Morgane Piederriere — Clairement. La plus grosse régression concerne le dialogue environnemental. Le gouvernement a notamment annoncé que les projets industriels ne feraient plus l’objet d’un débat public mené par la Commission nationale du débat public. C’est aberrant.

Les députés ayant proposé et voté ces amendements se comportent comme s’ils étaient les seuls à même de faire fonctionner la démocratie. C’est faux. On ne peut pas, d’un côté, se plaindre de l’existence de fractures dans le pays et, de l’autre, supprimer les instances de dialogue. Pour que la démocratie soit fonctionnelle, il faut des espaces de consensus, où l’on règle d’éventuels conflits de façon pacifique et constructive.

Dans votre rapport, vous montrez que la volonté d’en finir avec les normes n’a rien de nouveau en France…

C’est le cas depuis les années 1970, quand des réglementations ont été adoptées pour protéger l’environnement, notamment à l’initiative de l’Union européenne. La pression des acteurs économiques a alors augmenté. Selon eux, le droit environnemental était trop compliqué et il fallait le simplifier. Ce lobbying a eu un certain succès. Ces quinze dernières années, une bonne dizaine de lois de simplification ont été votées. Mais sous couvert de simplifier, on régresse. La simplification est le cheval de Troie de la dérégulation environnementale.

Les mandats d’Emmanuel Macron ont-ils marqué une rupture dans l’histoire de la simplification ?

Ce processus de dérégulation s’est accéléré depuis son arrivée au pouvoir. Il y a eu le projet de loi Essoc (loi pour un État au service d’une société de confiance), Elan (évolution du logement, de l’aménagement et du numérique), Asap (loi d’accélération et de simplification de l’action publique), la loi Industrie verte, etc.

La régression la plus significative sous son mandat est sûrement celle de l’évaluation environnementale. De plus en plus de projets n’y sont pas soumis. Cela a été fait de façon assez insidieuse au début, en ne concernant que les projets d’énergies renouvelables (pouvant avoir des effets néfastes sur l’environnement, et devant être évalués). Puis cela s’est étendu.

« La simplification aboutit à des conflits, à des contentieux, à des actions violentes… »

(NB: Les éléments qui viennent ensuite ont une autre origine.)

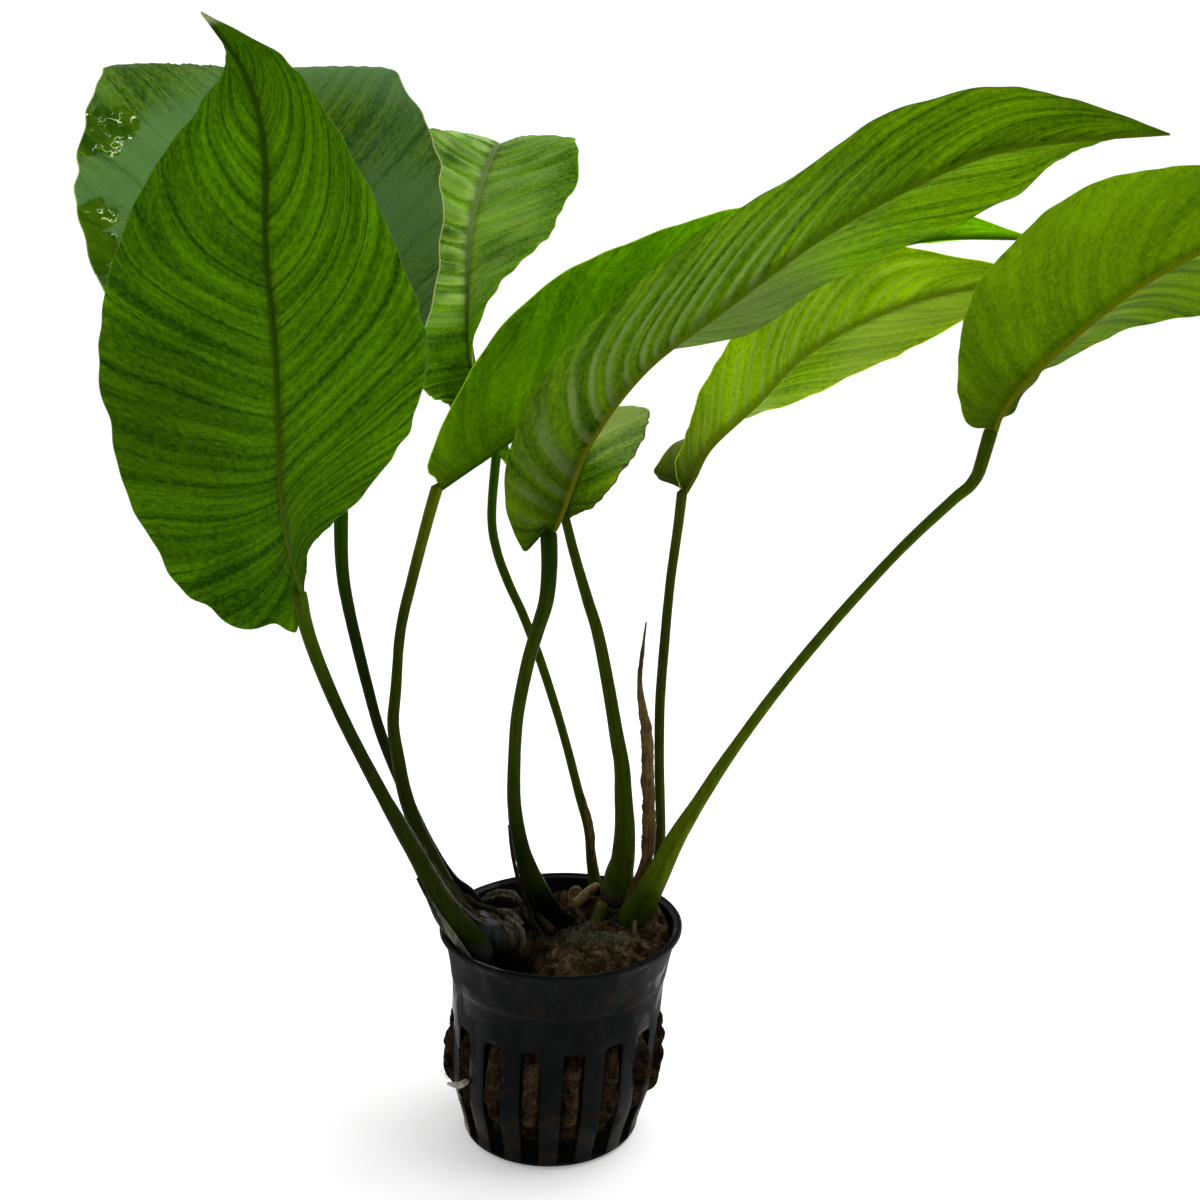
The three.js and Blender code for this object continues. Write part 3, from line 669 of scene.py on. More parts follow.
# %% Blade greens
GREENS = {
    "front_left": dict(
        Dark=(0.018, 0.075, 0.0002), Light=(0.15, 0.33, 0.0003), Rib=(0.11, 0.18, 0.002),
        Rib_Tip=(0.028, 0.09, 0.0003), Edge=(0.12, 0.22, 0.04), Edge_Width=0.22, Rib_Width=0.65, Lines_Left=0.95,
        Lines_Right=0.9, Streaks=0.28, Clouds=0.45, Shift=-0.01, Foot_Dark=0.25, Dim_X=-0.067, Dim_Z=0.147,
        Dim_Reach=0.028, Dim=0.35, Pale_Tip=0.8),
    "back_left": dict(
        Dark=(0.033, 0.1, 0.002), Light=(0.2, 0.34, 0.006), Rib=(0.06, 0.1, 0.01), Rib_Tip=(0.05, 0.1, 0.01),
        Edge=(0.42, 0.52, 0.36), Sheen=(0.12, 0.225, 0.11), Sheen_Left=0.9, Sheen_Right=0.85, Left_Sheen_Tone=1.2,
        Veil_Left=1.0, Veil_Right=1.0, Foot_Dark=0.55, Lines_Left=0.8, Lines_Right=0.9, Clouds=1.0,
        spots=((-0.0932, 0.2035, 0.0085, 0.0055, 0.7, 0.9), (-0.0912, 0.1865, 0.0052, 0.0032, 0.7, 0.9),
        (-0.0912, 0.1795, 0.0046, 0.0055, 1.5, 1.7))),
    "back_middle": dict(
        Dark=(0.028, 0.1, 0.0004), Light=(0.25, 0.46, 0.012), Rib=(0.03, 0.08, 0.004), Rib_Tip=(0.3, 0.4, 0.24),
        Edge=(0.35, 0.5, 0.16), Edge_Width=0.2, Sheen=(0.31, 0.44, 0.22), Sheen_Left=1.0, Sheen_Right=0.7,
        Veil_Left=0.1, Veil_Right=0.3, Sheen_Start=0.26, Stripe_Width=0.85, Left_Sheen_Tone=1.25, Rib_Width=0.9,
        Foot_Dark=0.1, Clouds=0.6, Lines_Left=0.7, Lines_Right=0.6, Streaks=0.4),
    "middle": dict(
        Dark=(0.06, 0.16, 0.0002), Light=(0.26, 0.51, 0.0004), Rib=(0.04, 0.1, 0.001), Rib_Tip=(0.06, 0.14, 0.001),
        Edge=(0.4, 0.58, 0.02), Edge_Width=0.25, Lines_Left=0.25, Lines_Right=0.5, Streaks=0.35, Clouds=0.6,
        Foot_Dark=0.5, Tip_Dark=-0.2, Rib_Width=0.6, Left_Tone=1.1),
    "front_right": dict(
        Dark=(0.03, 0.1, 0.0002), Light=(0.235, 0.41, 0.0005), Rib=(0.2, 0.2, 0.004), Rib_Tip=(0.12, 0.2, 0.002),
        Edge=(0.08, 0.17, 0.005), Edge_Width=0.25, Sheen=(0.3, 0.39, 0.17), Sheen_Left=0.85, Sheen_Right=0.66,
        Sheen_Start=0.12, Sheen_End=0.66, Veil_Left=0.9, Veil_Right=0.06, Left_Sheen_Tone=0.5, Stripes=1.7,
        Stripe_Width=0.62, Rib_Width=0.7, Foot_Dark=0.66, Tip_Dark=0.12, Lines_Left=0.7, Lines_Right=0.8,
        Streaks=0.4, Clouds=0.6),
    "short": dict(
        Dark=(0.028, 0.11, 0.0003), Light=(0.33, 0.53, 0.008), Rib=(0.06, 0.12, 0.003), Rib_Tip=(0.1, 0.16, 0.01),
        Edge=(0.1, 0.09, 0.03), Sheen=(0.36, 0.44, 0.3), Sheen_Left=0.9, Sheen_Right=0.9, Veil_Left=0.7,
        Veil_Right=0.7, Sheen_Start=0.22, Rib_Width=0.5, Foot_Dark=0.6, Lines_Left=0.6, Lines_Right=0.6, Streaks=0.5),
    "back_right": dict(
        Dark=(0.09, 0.2, 0.0005), Light=(0.37, 0.56, 0.001), Rib=(0.14, 0.15, 0.003), Rib_Tip=(0.2, 0.28, 0.004),
        Edge=(0.5, 0.65, 0.03), Edge_Width=0.2, Rib_Width=0.65, Foot_Dark=0.82, Lines_Left=0.75, Lines_Right=0.4,
        Streaks=0.35, Sheen=(0.36, 0.46, 0.14), Sheen_Left=0.55, Veil_Left=0.9, Left_Sheen_Tone=0.8,
        Sheen_Right=0.35, Stripes=1.5, Stripe_Width=0.75),
    "far_right": dict(
        Dark=(0.06, 0.135, 0.0005), Light=(0.205, 0.35, 0.0006), Rib=(0.2, 0.2, 0.004), Rib_Tip=(0.2, 0.24, 0.004),
        Edge=(0.2, 0.34, 0.02), Edge_Width=0.2, Rib_Width=0.8, Foot_Dark=0.5, Lines_Left=0.8, Lines_Right=0.4,
        Streaks=0.35, Left_Tone=0.8, Sheen=(0.28, 0.42, 0.01), Sheen_Left=0.6),
}
for number, (key, guides) in enumerate(BLADES.items()):
    blade = make_blade(f"{key}_blade", number + 1.0, **guides)
    settle_in(coat(blade, blade_finish(f"{key} blade green", **GREENS[key])), f"{key}_leaf")
    print(blade.name, "has", faces_of(blade), "triangles")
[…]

Avec la loi Industrie verte, il y a eu une reconnaissance anticipée de la « raison impérative d’intérêt public majeur » pour tous les projets considérés par décret comme participant à la transition écologique ou à la souveraineté nationale. C’est extrêmement large : le projet de mines de lithium dans l’Allier a par exemple été qualifié ainsi. L’actuel projet de loi de Simplification prévoit carrément une présomption de raison impérative d’intérêt public majeur.

Depuis la loi Essoc, les préfets décident généralement si un projet doit être soumis ou non à une évaluation environnementale. Dans la majorité des cas, ils décident que non. En Bretagne, par exemple, 80 % des installations agricoles autorisées n’ont fait l’objet d’aucune autorisation environnementale, alors que la région est menacée par les algues vertes [dont la prolifération est liée à l’élevage intensif].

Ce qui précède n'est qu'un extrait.